Task prompt —
Write out all of the lines below, exactly and completely.

###

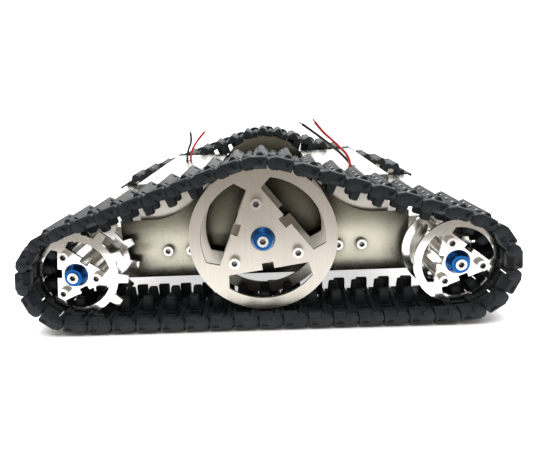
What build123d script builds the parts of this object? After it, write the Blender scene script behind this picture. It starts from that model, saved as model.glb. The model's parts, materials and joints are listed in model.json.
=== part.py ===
from build123d import *
import os
from math import acos, asin, atan2, cos, degrees, hypot, pi, radians, sin, tan

# Two-motor tracked robot chassis. Millimetres, +X along travel, +Z up, origin on the ground
# under the middle. The near side is -Y. The robot is point-symmetric: half a turn about Z
# carries every near-side part onto its far-side twin.

# driving dimensions
ROOT_C = 47.5  # centre wheel, radius of the running surface
ROOT_E = 27.8  # end wheels, radius of the running surface
OUTER = 131.5  # from the middle plane to a wheel's outer face
LINKS = 44  # links in one track
PITCH = 15.8  # from one track pin to the next
PIN_RISE = 2.7  # track pins outside the running surface
GROUSER = 6.3  # grouser tips outside the pin line

# wheels
PLATE = 2.0
FACE_TO_FACE = 30.5  # outer plate's front to inner plate's front
TEETH = 12
TOOTH_TIP = 34.1
TOOTH_BASE_W = 6.4
TOOTH_TIP_W = 4.8
HUB_R = 6.0
SCREW_R, HEAD_R, HEAD_H = 2.0, 3.5, 4.0  # M4 socket cap screws
SOCKET_R, SOCKET_DEPTH = 2.1, 2.6
SPACER_R = 3.0
CUP_BASE_R, CUP_TIP_R, CUP_H, CUP_FLOOR = 8.0, 5.7, 5.6, 2.6
BEARING_R, BEARING_W = 4.0, 2.5
AXLE_R = 2.5
SHAFT_R = 2.0
SLIP = 0.04  # radial clearance of a running fit
SCREWS_C, SCREWS_E = 23.75, 14.4  # radius of a wheel's circle of three screws
# windows: width of the rim, height of the chord, its half width, half width at the rim,
# width and floor of the notch
WINDOW_C = (7.5, 20.2, 26.1, 27.5, 7.6, 15.9)
WINDOW_E = (5.0, 12.2, 15.3, 15.9, 6.0, 9.2)
COLLAR_R, AXLE_HEX_R, AXLE_HEX_H = 4.2, 4.6, 4.0  # the stub axles' collars and bolt heads
TURN_SPROCKET, TURN_IDLER = 113.0, 112.0  # angle of the first screw
TURN_CENTRE, TURN_FAR_CENTRE = 98.0, 90.0

# body
PANEL_Y, SHEET = 93.0, 2.0  # outer face of the side panels, thickness of the sheet metal
PANEL_X = 101.5
FLOOR_DROP, EDGE_RISE, TOP_RISE = 36.0, 6.5, 31.5  # below and above the centre axle
HUMP_R, HUMP_FOOT = 42.0, 79.0  # concave arcs up to the hump, and where they start
CROWN_R = 47.0  # the hump's round top, about the centre axle
COVER_IN, COVER_OUT, COVER_Y, COVER_SHEET = 37.0, 88.0, 88.0, 1.5
BAY_Y = 72.0  # half length of the opening in the deck
END_X, END_IN, END_RISE, END_DROP = 147.0, 88.0, 2.0, 34.0
PANEL_SCREWS = (-68.5, -52.0, 52.0, 68.5)
PANEL_SCREW_DROP = 16.0
HOLE_R = 1.6  # M3 clearance holes for a builder's own parts

# motors
GEARBOX_R, GEARBOX_L = 12.5, 21.0
CAN_R, CAN_L = 12.2, 31.0
TERMINAL = 7.0  # the two motor terminals stand this far each side of the shaft's axis

# wires
WIRE_D = 2.0
HOLE_X, HOLE_Y = 70.0, 40.0  # where the leads come up through a cover
LEAD_HOLE_R = 3.6

# track link, across the track from its outer edge, and along it from one pin to the next
TRACK_EDGE, TRACK_W = 147.0, 53.2
OWN_SPANS = ((0, 6.0), (24.0, 38.0), (48.3, TRACK_W))  # knuckles round a link's own pin
NEXT_SPANS = ((6.3, 23.7), (38.3, 48.0))  # and round its neighbour's
RIDGE_SPAN = (9.0, TRACK_W)  # the grouser's ridge, with a flat pad at the outer edge
BODY_GAP = 3.1  # from a pin to the tread block
LINK_GAP = 0.3
UNDERSIDE, SHOULDER = 1.2, 2.2  # below and above the pin line
PAD_LOW, PAD_TOP, PAD_INSET = 3.4, 4.4, 0.5
RIDGE_TIP_W = 1.6
PIN_R, PIN_SLIP = 1.0, 0.05
BOSS_R, OWN_R, NEXT_R = 3.8, 2.6, 2.2  # knuckles: at the outer edge, own pin, neighbour's pin
LUGS_AT, LUG_THICK = (22.75, 40.75), 5.0
LUG_DROP, LUG_BASE, LUG_TIP = 11.6, 8.0, 5.6
SLOT_L, SLOT_W, SLOT_TOP = 8.0, 3.4, 5.0  # clears a wheel plate and a sprocket tooth
CHEEK_U, CHEEK_W, CHEEK_DROP = (-1.5, 6.1), 49.0, 9.4  # block under the inner edge's hinge

PIN_C, PIN_E = ROOT_C + PIN_RISE, ROOT_E + PIN_RISE
AXLE_C = PIN_C + GROUSER
AXLE_E = PIN_E + GROUSER
DECK_TOP = AXLE_C + EDGE_RISE
COVER_TOP = AXLE_C + TOP_RISE
FLOOR = AXLE_C - FLOOR_DROP
END_TOP = AXLE_C + END_RISE
HALF_TURN = Rot(0, 0, 180)


# ---- track layout


def pin_line(half_base):
    """The closed line through the track pins, as stretches (length, point at a distance)."""
    rise = asin((AXLE_C - AXLE_E) / hypot(half_base, AXLE_C - AXLE_E)) * 2
    top, base = pi / 2 + rise, 3 * pi / 2

    def arc(x, z, radius, start, turn):
        return radius * turn, lambda s: (
            x + radius * cos(start + s / radius),
            z + radius * sin(start + s / radius),
        )

    def straight(a, b):
        length = hypot(b[0] - a[0], b[1] - a[1])
        return length, lambda s: (
            a[0] + (b[0] - a[0]) * s / length,
            a[1] + (b[1] - a[1]) * s / length,
        )

    def on(x, z, radius, angle):
        return x + radius * cos(angle), z + radius * sin(angle)

    left, right = (-half_base, AXLE_E, PIN_E), (half_base, AXLE_E, PIN_E)
    centre = (0, AXLE_C, PIN_C)
    return [
        arc(*left, top, base - top),
        straight(on(*left, base), on(*right, base)),
        arc(*right, base, base - top),
        straight(on(*right, pi - top), on(*centre, pi - top)),
        arc(*centre, pi - top, 2 * rise),
        straight(on(*centre, top), on(*left, top)),
    ]


def along(line, s):
    s %= sum(length for length, _ in line)
    for length, point in line:
        if s <= length:
            return point(s)
        s -= length
    return line[0][1](0)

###

Final answer —
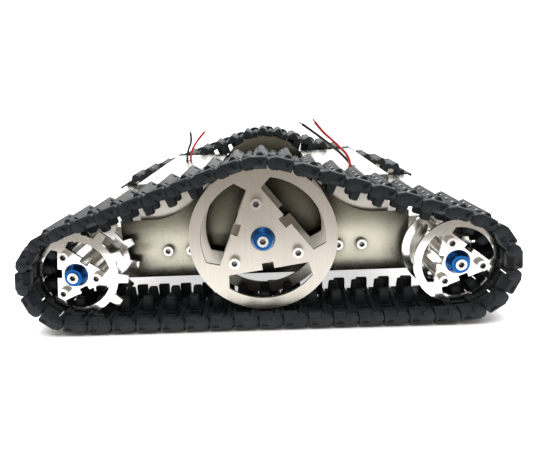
What build123d script builds the parts of this object? After it, write the Blender scene script behind this picture. It starts from that model, saved as model.glb. The model's parts, materials and joints are listed in model.json.
=== part.py ===
from build123d import *
import os
from math import acos, asin, atan2, cos, degrees, hypot, pi, radians, sin, tan

# Two-motor tracked robot chassis. Millimetres, +X along travel, +Z up, origin on the ground
# under the middle. The near side is -Y. The robot is point-symmetric: half a turn about Z
# carries every near-side part onto its far-side twin.

# driving dimensions
ROOT_C = 47.5  # centre wheel, radius of the running surface
ROOT_E = 27.8  # end wheels, radius of the running surface
OUTER = 131.5  # from the middle plane to a wheel's outer face
LINKS = 44  # links in one track
PITCH = 15.8  # from one track pin to the next
PIN_RISE = 2.7  # track pins outside the running surface
GROUSER = 6.3  # grouser tips outside the pin line

# wheels
PLATE = 2.0
FACE_TO_FACE = 30.5  # outer plate's front to inner plate's front
TEETH = 12
TOOTH_TIP = 34.1
TOOTH_BASE_W = 6.4
TOOTH_TIP_W = 4.8
HUB_R = 6.0
SCREW_R, HEAD_R, HEAD_H = 2.0, 3.5, 4.0  # M4 socket cap screws
SOCKET_R, SOCKET_DEPTH = 2.1, 2.6
SPACER_R = 3.0
CUP_BASE_R, CUP_TIP_R, CUP_H, CUP_FLOOR = 8.0, 5.7, 5.6, 2.6
BEARING_R, BEARING_W = 4.0, 2.5
AXLE_R = 2.5
SHAFT_R = 2.0
SLIP = 0.04  # radial clearance of a running fit
SCREWS_C, SCREWS_E = 23.75, 14.4  # radius of a wheel's circle of three screws
# windows: width of the rim, height of the chord, its half width, half width at the rim,
# width and floor of the notch
WINDOW_C = (7.5, 20.2, 26.1, 27.5, 7.6, 15.9)
WINDOW_E = (5.0, 12.2, 15.3, 15.9, 6.0, 9.2)
COLLAR_R, AXLE_HEX_R, AXLE_HEX_H = 4.2, 4.6, 4.0  # the stub axles' collars and bolt heads
TURN_SPROCKET, TURN_IDLER = 113.0, 112.0  # angle of the first screw
TURN_CENTRE, TURN_FAR_CENTRE = 98.0, 90.0

# body
PANEL_Y, SHEET = 93.0, 2.0  # outer face of the side panels, thickness of the sheet metal
PANEL_X = 101.5
FLOOR_DROP, EDGE_RISE, TOP_RISE = 36.0, 6.5, 31.5  # below and above the centre axle
HUMP_R, HUMP_FOOT = 42.0, 79.0  # concave arcs up to the hump, and where they start
CROWN_R = 47.0  # the hump's round top, about the centre axle
COVER_IN, COVER_OUT, COVER_Y, COVER_SHEET = 37.0, 88.0, 88.0, 1.5
BAY_Y = 72.0  # half length of the opening in the deck
END_X, END_IN, END_RISE, END_DROP = 147.0, 88.0, 2.0, 34.0
PANEL_SCREWS = (-68.5, -52.0, 52.0, 68.5)
PANEL_SCREW_DROP = 16.0
HOLE_R = 1.6  # M3 clearance holes for a builder's own parts

# motors
GEARBOX_R, GEARBOX_L = 12.5, 21.0
CAN_R, CAN_L = 12.2, 31.0
TERMINAL = 7.0  # the two motor terminals stand this far each side of the shaft's axis

# wires
WIRE_D = 2.0
HOLE_X, HOLE_Y = 70.0, 40.0  # where the leads come up through a cover
LEAD_HOLE_R = 3.6

# track link, across the track from its outer edge, and along it from one pin to the next
TRACK_EDGE, TRACK_W = 147.0, 53.2
OWN_SPANS = ((0, 6.0), (24.0, 38.0), (48.3, TRACK_W))  # knuckles round a link's own pin
NEXT_SPANS = ((6.3, 23.7), (38.3, 48.0))  # and round its neighbour's
RIDGE_SPAN = (9.0, TRACK_W)  # the grouser's ridge, with a flat pad at the outer edge
BODY_GAP = 3.1  # from a pin to the tread block
LINK_GAP = 0.3
UNDERSIDE, SHOULDER = 1.2, 2.2  # below and above the pin line
PAD_LOW, PAD_TOP, PAD_INSET = 3.4, 4.4, 0.5
RIDGE_TIP_W = 1.6
PIN_R, PIN_SLIP = 1.0, 0.05
BOSS_R, OWN_R, NEXT_R = 3.8, 2.6, 2.2  # knuckles: at the outer edge, own pin, neighbour's pin
LUGS_AT, LUG_THICK = (22.75, 40.75), 5.0
LUG_DROP, LUG_BASE, LUG_TIP = 11.6, 8.0, 5.6
SLOT_L, SLOT_W, SLOT_TOP = 8.0, 3.4, 5.0  # clears a wheel plate and a sprocket tooth
CHEEK_U, CHEEK_W, CHEEK_DROP = (-1.5, 6.1), 49.0, 9.4  # block under the inner edge's hinge

PIN_C, PIN_E = ROOT_C + PIN_RISE, ROOT_E + PIN_RISE
AXLE_C = PIN_C + GROUSER
AXLE_E = PIN_E + GROUSER
DECK_TOP = AXLE_C + EDGE_RISE
COVER_TOP = AXLE_C + TOP_RISE
FLOOR = AXLE_C - FLOOR_DROP
END_TOP = AXLE_C + END_RISE
HALF_TURN = Rot(0, 0, 180)


# ---- track layout


def pin_line(half_base):
    """The closed line through the track pins, as stretches (length, point at a distance)."""
    rise = asin((AXLE_C - AXLE_E) / hypot(half_base, AXLE_C - AXLE_E)) * 2
    top, base = pi / 2 + rise, 3 * pi / 2

    def arc(x, z, radius, start, turn):
        return radius * turn, lambda s: (
            x + radius * cos(start + s / radius),
            z + radius * sin(start + s / radius),
        )

    def straight(a, b):
        length = hypot(b[0] - a[0], b[1] - a[1])
        return length, lambda s: (
            a[0] + (b[0] - a[0]) * s / length,
            a[1] + (b[1] - a[1]) * s / length,
        )

    def on(x, z, radius, angle):
        return x + radius * cos(angle), z + radius * sin(angle)

    left, right = (-half_base, AXLE_E, PIN_E), (half_base, AXLE_E, PIN_E)
    centre = (0, AXLE_C, PIN_C)
    return [
        arc(*left, top, base - top),
        straight(on(*left, base), on(*right, base)),
        arc(*right, base, base - top),
        straight(on(*right, pi - top), on(*centre, pi - top)),
        arc(*centre, pi - top, 2 * rise),
        straight(on(*centre, top), on(*left, top)),
    ]


def along(line, s):
    s %= sum(length for length, _ in line)
    for length, point in line:
        if s <= length:
            return point(s)
        s -= length
    return line[0][1](0)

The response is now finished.